Of 1,600 family businesses surveyed in one survey, 47 per cent had no succession plan.

In another study, while 80 per cent of first-generation firms intended to transition, only 30 per cent of the companies successfully made the transition.

That means only 24 per cent, or a quarter of family businesses, live on to a second generation.

If executed properly, said Hall, there is time to find the best fit as a successor, the retirement of the departing president is financed, the legacy of the firm is retained, the family connections remain solid and the workforce remains employed and onside with the new regime.

But if it is done poorly, there is poor transition or no transition, the company could be forced to close, there is no money for retirement, the family is fighting and the workers are unemployed.

"Having a proper plan in place that’s going to outline all the issues you need to deal with is going to protect the financing for your retirement fund," Hall told OSWCA members.

To achieve success, the process he recommends is: identify the key executive positions, assess the skills that will be needed, evaluate the people, develop a plan and monitor the plan.

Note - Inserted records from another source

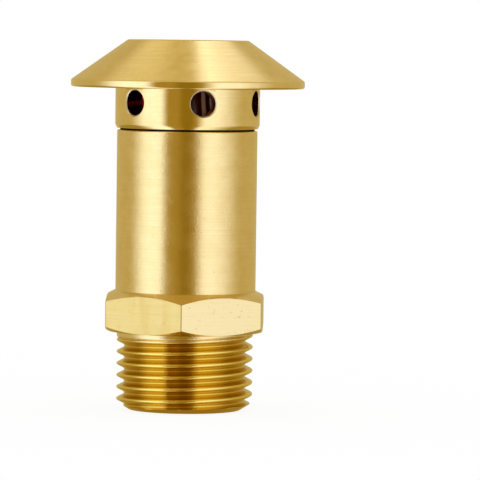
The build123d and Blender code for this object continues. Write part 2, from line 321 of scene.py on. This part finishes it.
satinBrass = {
    "roughness": 0.22, "bump": 0.16, "markDrift": 60, "markStrength": 0.25, "speckStrength": 0.05,
    "dentStrength": 0.03,
}
polishedBrass = {"roughness": 0.10, "bump": 0.04, "dentStrength": 0.1, "mottleRoughness": 0.06}
# Painted highlight: the vent rims get a pale colour so that they shine like lit bevels; their higher roughness
# is the finish
paintedRimHighlight = {
    "roughness": 0.5, "colour": (0.95, 0.86, 0.64, 1), "paleColour": (0.97, 0.90, 0.72, 1),
    "markStrength": 0.0,
}
# Painted reflection: the spigot gets a deeper amber colour that stands in for light bounced between the thread
# flanks; its lower roughness is the thread's finish
paintedThreadReflectionZone = {
    "from": -1, "to": hexBottom - 1.2, "inner": 0, "outer": crestRadius + 1, "soft": 0.35,
    "tint": 0.9, "colour": (0.81, 0.62, 0.15, 1), "rougher": -0.13,
}
# Painted shade: darker brass in the thread roots and lower flanks, where the grooves are shaded
paintedGrooveShadeZone = {
    "from": -1, "to": hexBottom - 1.2, "inner": 8.8, "outer": crestRadius - 0.4, "soft": 0.25,
    "tint": 0.85, "colour": (0.61, 0.40, 0.045, 1), "rougher": 0.0,
}
# Painted shade and reflection: dark red inside the cap's bore and vents, standing in for the dim light bounced
# round the brass inside
paintedInsideReflectionZone = {
    "from": 0, "to": 60, "inner": -1, "outer": 10.5, "soft": 0.1,
    "tint": 1.0, "colour": (0.50, 0.05, 0.05, 1), "rougher": 0.1,
}
rimZone = {
    "from": reach("rain_hat")[1] - 1, "to": reach("rain_hat")[1] + 1, "inner": 17.5, "outer": 20,
    "soft": 0.1, "tint": 0.2, "colour": (0.82, 0.655, 0.32, 1), "rougher": -0.15,
}
print("Mixing the brass finishes")
bodyBrass = brassMaterial("bodyBrass", turnedBrass, [paintedThreadReflectionZone, paintedGrooveShadeZone])
ringBrass = brassMaterial("ringBrass", {**turnedBrass, **polishedBrass}, [paintedInsideReflectionZone])
hatBrass = brassMaterial("hatBrass", {**turnedBrass, **satinBrass}, [rimZone])
edgeBrass = brassMaterial("edgeBrass", {**turnedBrass, **paintedRimHighlight})


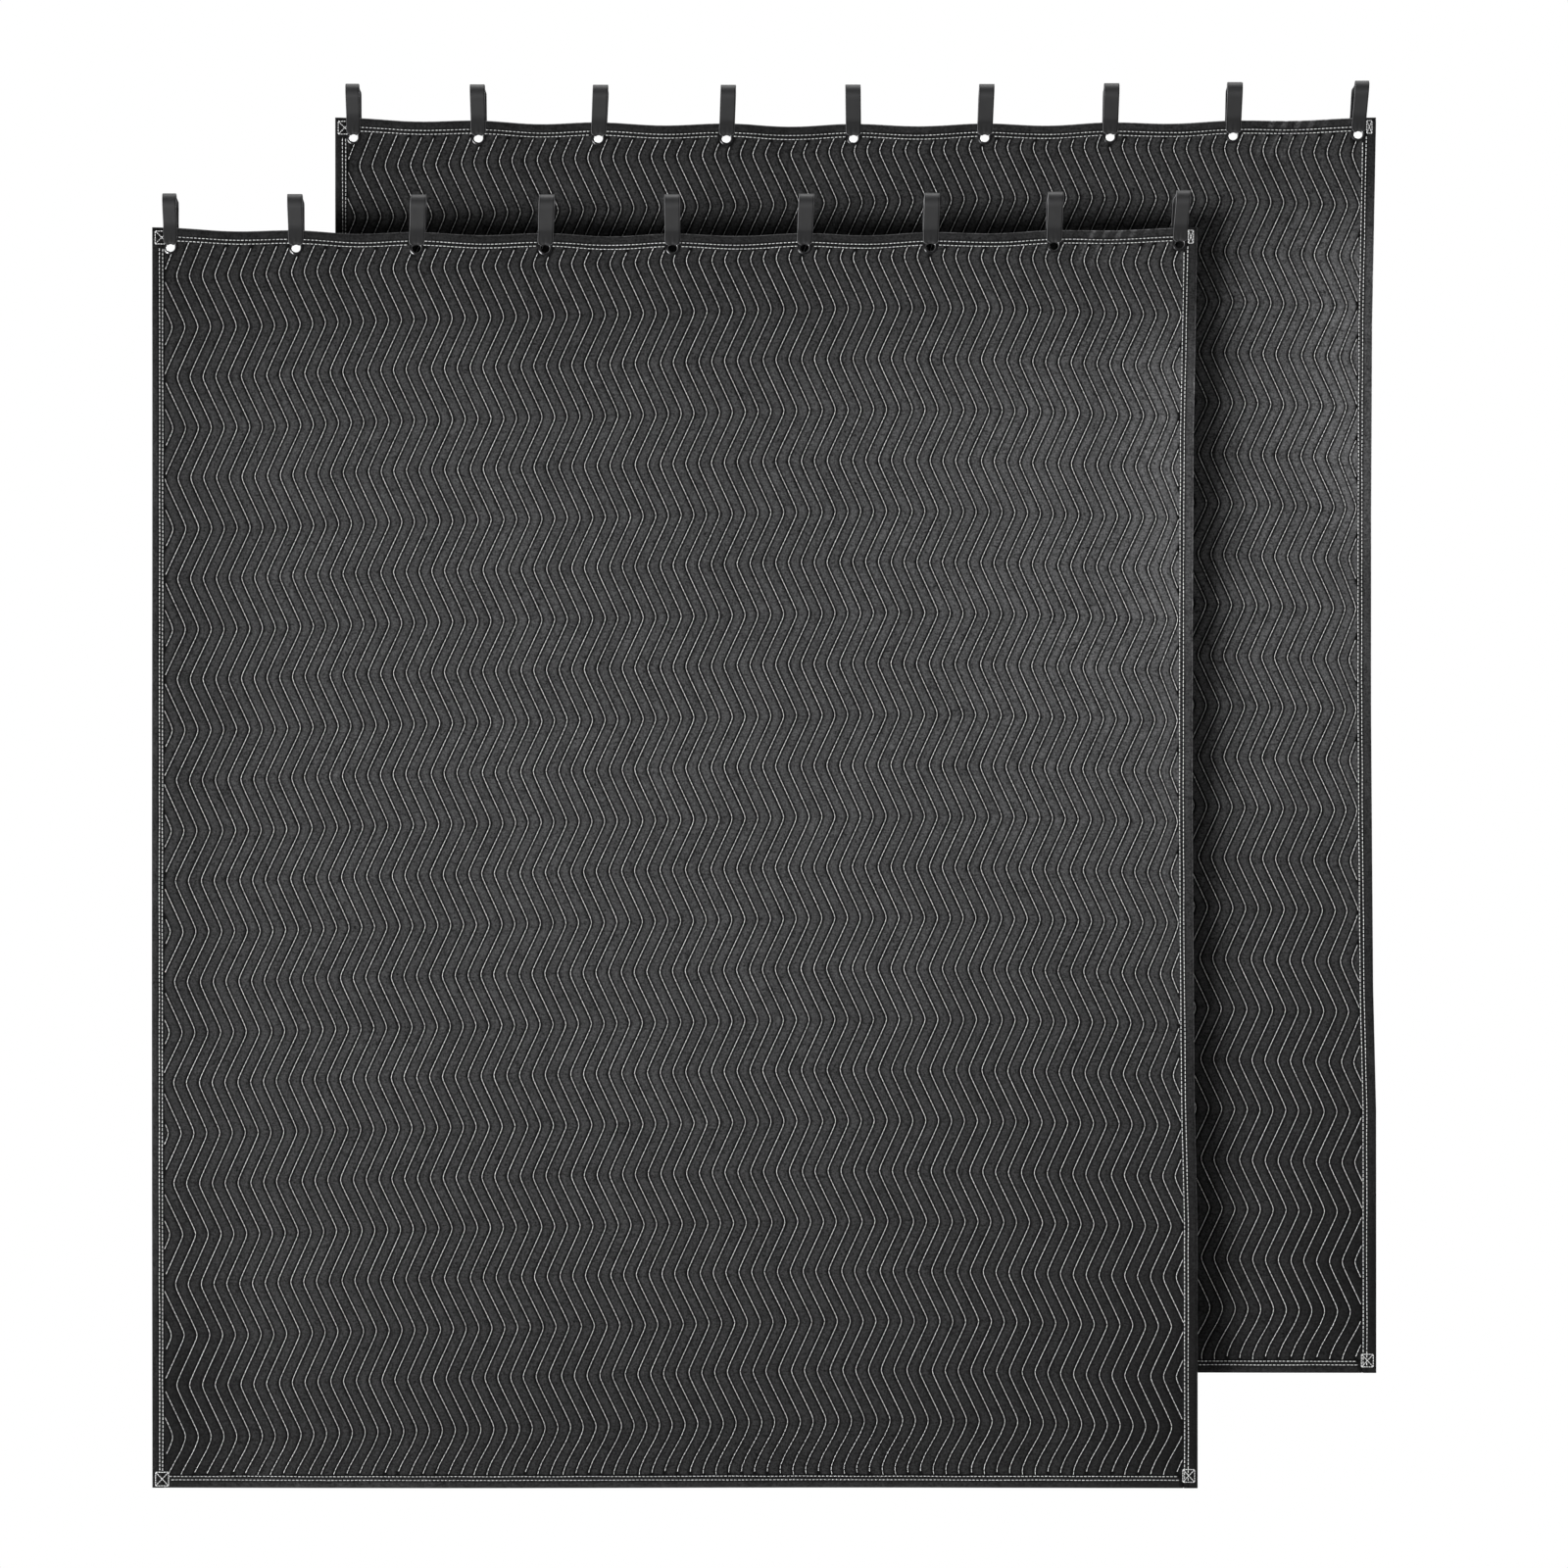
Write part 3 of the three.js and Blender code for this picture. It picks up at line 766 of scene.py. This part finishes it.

In evaluating talent on the tier below the owner, said Hall, planners need to ascertain how many people are going to be moving forward with the company.

Having a plan in place for this tier can help alleviate or eliminate any potential infighting that might occur as executives jockey for new positions.

Without a plan, "you end up with power struggles and people who have a perceived sense of entitlement or expectations," said Hall. "Having a plan in place really delineates the roles and responsibilities for each of the team members going forward, how they fit into the future of the business, why it’s going down that path, why they were picked for that role and so forth."

In the end, said Hall, it’s about perpetuating a legacy.

"Driving on the street 20 years from now, there’s the sign and you can feel good, saying, ‘Hey man I started that, that was me 40 or 50 years ago’," said Hall. "I was able to get the business going and I was able to perpetuate it."